* begin Data extract *

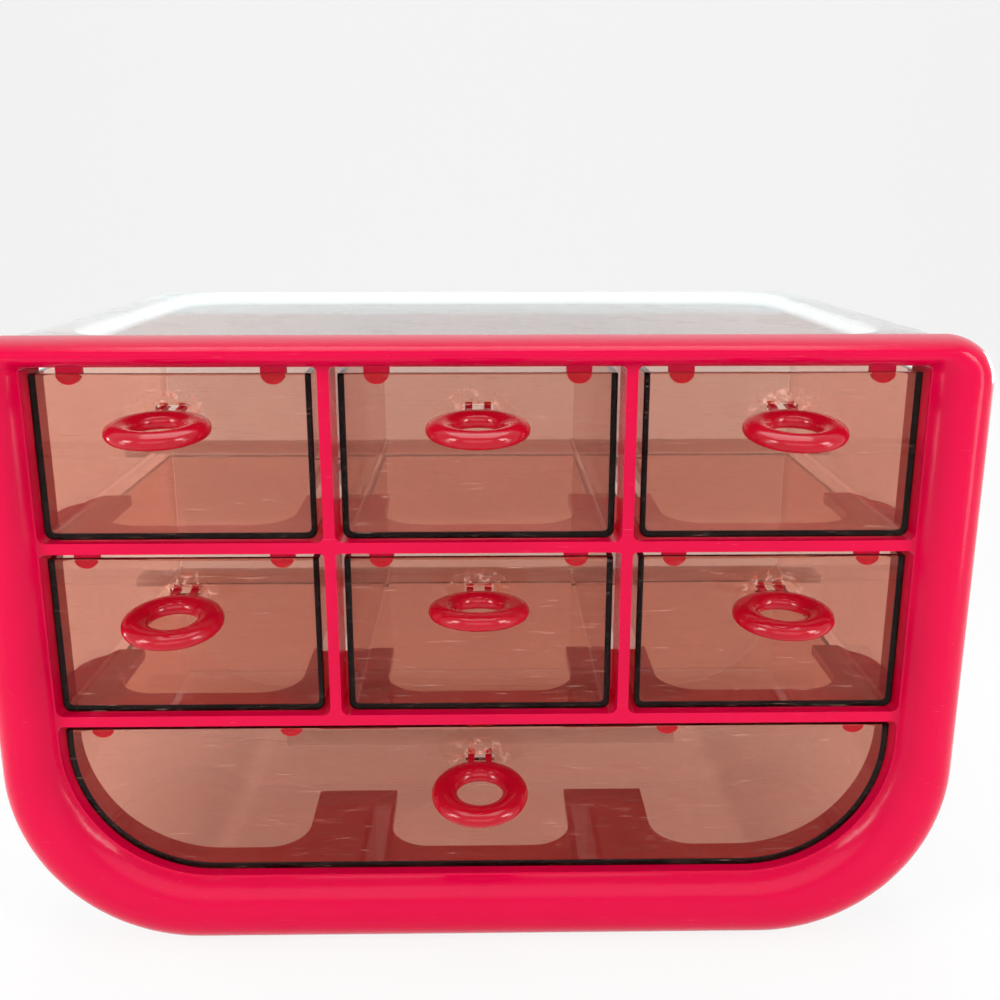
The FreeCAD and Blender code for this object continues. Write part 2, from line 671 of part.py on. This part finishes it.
# Every object is sound before anything is written
for item in doc.Objects:
    if "Invalid" in item.State or "Error" in item.State:
        raise RuntimeError("%s failed: %s" % (item.Label, item.State))
for body in bodies:
    shape = body.Shape
    if shape.isNull() or not shape.isValid() or len(shape.Solids) != 1:
        raise RuntimeError("%s is not one valid solid" % body.Label)

os.makedirs("parts", exist_ok=True)
for body in bodies:
    body.Shape.exportStep("parts/%s.step" % body.Label)
    box = body.Shape.BoundBox
    print("%-24s %9.1f mm3  X %.2f %.2f  Y %.2f %.2f  Z %.2f %.2f" % (
        body.Label, body.Shape.Volume, box.XMin, box.XMax, box.YMin, box.YMax, box.ZMin, box.ZMax))
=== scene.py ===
import json
import math

import bpy
import numpy as np
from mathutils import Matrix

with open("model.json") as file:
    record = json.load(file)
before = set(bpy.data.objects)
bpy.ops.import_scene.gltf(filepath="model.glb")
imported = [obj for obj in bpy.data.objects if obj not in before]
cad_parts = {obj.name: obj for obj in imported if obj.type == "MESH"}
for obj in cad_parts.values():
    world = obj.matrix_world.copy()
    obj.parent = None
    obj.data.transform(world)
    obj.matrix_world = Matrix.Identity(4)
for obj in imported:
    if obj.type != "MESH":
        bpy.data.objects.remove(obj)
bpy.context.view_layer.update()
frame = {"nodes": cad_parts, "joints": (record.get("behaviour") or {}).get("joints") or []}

bl_info = {
    "name": "Drawer Organizer Finish",
    "version": (1, 0, 0),
    "blender": (4, 5, 0),
    "location": "3D View > Sidebar > Organizer",
    "description": "Moulded plastic finishes and a plain studio for a desktop drawer organizer",
    "category": "Material",
}

MM = 0.001

# Pattern sizes on the moulded pieces
PATCH_SIZE = 30 * MM
SCUFF_SLIMNESS = 26
RIPPLE_HEIGHT = 0.25 * MM
SCUFF_DEPTH = 0.03 * MM
SCUFF_PALENESS = 0.30
SCUFF_ROUGHENING = 0.35
PATCH_ROUGHENING = 0.09

# Pattern sizes on the smoked drawers
STRESS_CORE = 4 * MM
STRESS_STRETCH = (0.75, 1.0, 1.15)
CRACKLE_SIZE = 2.2 * MM
FILM_SIZE = 24 * MM
FILM_SHARE = 0.006
DRAWER_RIPPLE_SIZE = 18 * MM
DRAWER_RIPPLE_HEIGHT = 0.3 * MM
DRAWER_MIRROR = 0.2
WHITENING = 0.55

# Floor and backdrop, in metres from the middle of the organizer's foot
FLOOR_HALF_WIDTH = 4.0
FLOOR_FRONT = -3.0
FLOOR_BACK = 2.5
BACKDROP_HEIGHT = 3.0
BACKDROP_BEND = 1.0
BEND_STEPS = 12
PAPER_GRAIN = 60 * MM
ROOM_WHITE = 0.9

# Lights, in metres: places, the points they aim at, and widths with heights
WINDOW_PLACE = (1.0, -0.75, 0.65)
WINDOW_SIZE = (0.35, 0.60)
CEILING_PLACE = (0, 0.1, 1.3)
CEILING_SIZE = (1.0, 1.0)
FILL_PLACE = (0, -1.6, 0.8)
FILL_SIZE = (1.8, 1.0)
STRIP_PLACE = (0.55, -0.35, 0.13)
STRIP_SIZE = (0.12, 0.25)
BACK_LEFT_PLACE = (-1.1, 0.4, 0.16)
BACK_RIGHT_PLACE = (1.1, 0.8, 0.18)
BACK_SIZE = (0.5, 0.3)
BACK_RIGHT_SHARE = 0.6
FRONT_AIM = (0, -0.05, 0.10)
MIDDLE_AIM = (0, 0, 0.10)
SHELL_AIM = (0, 0.12, 0.12)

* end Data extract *

Work required | Provide an exact reproduction of only those lines that start at the line containing "box = body.Shape.BoundBox" and end at the line containing "PATCH_ROUGHENING = 0.09", inclusive.

Complete output |
    box = body.Shape.BoundBox
    print("%-24s %9.1f mm3  X %.2f %.2f  Y %.2f %.2f  Z %.2f %.2f" % (
        body.Label, body.Shape.Volume, box.XMin, box.XMax, box.YMin, box.YMax, box.ZMin, box.ZMax))
=== scene.py ===
import json
import math

import bpy
import numpy as np
from mathutils import Matrix

with open("model.json") as file:
    record = json.load(file)
before = set(bpy.data.objects)
bpy.ops.import_scene.gltf(filepath="model.glb")
imported = [obj for obj in bpy.data.objects if obj not in before]
cad_parts = {obj.name: obj for obj in imported if obj.type == "MESH"}
for obj in cad_parts.values():
    world = obj.matrix_world.copy()
    obj.parent = None
    obj.data.transform(world)
    obj.matrix_world = Matrix.Identity(4)
for obj in imported:
    if obj.type != "MESH":
        bpy.data.objects.remove(obj)
bpy.context.view_layer.update()
frame = {"nodes": cad_parts, "joints": (record.get("behaviour") or {}).get("joints") or []}

bl_info = {
    "name": "Drawer Organizer Finish",
    "version": (1, 0, 0),
    "blender": (4, 5, 0),
    "location": "3D View > Sidebar > Organizer",
    "description": "Moulded plastic finishes and a plain studio for a desktop drawer organizer",
    "category": "Material",
}

MM = 0.001

# Pattern sizes on the moulded pieces
PATCH_SIZE = 30 * MM
SCUFF_SLIMNESS = 26
RIPPLE_HEIGHT = 0.25 * MM
SCUFF_DEPTH = 0.03 * MM
SCUFF_PALENESS = 0.30
SCUFF_ROUGHENING = 0.35
PATCH_ROUGHENING = 0.09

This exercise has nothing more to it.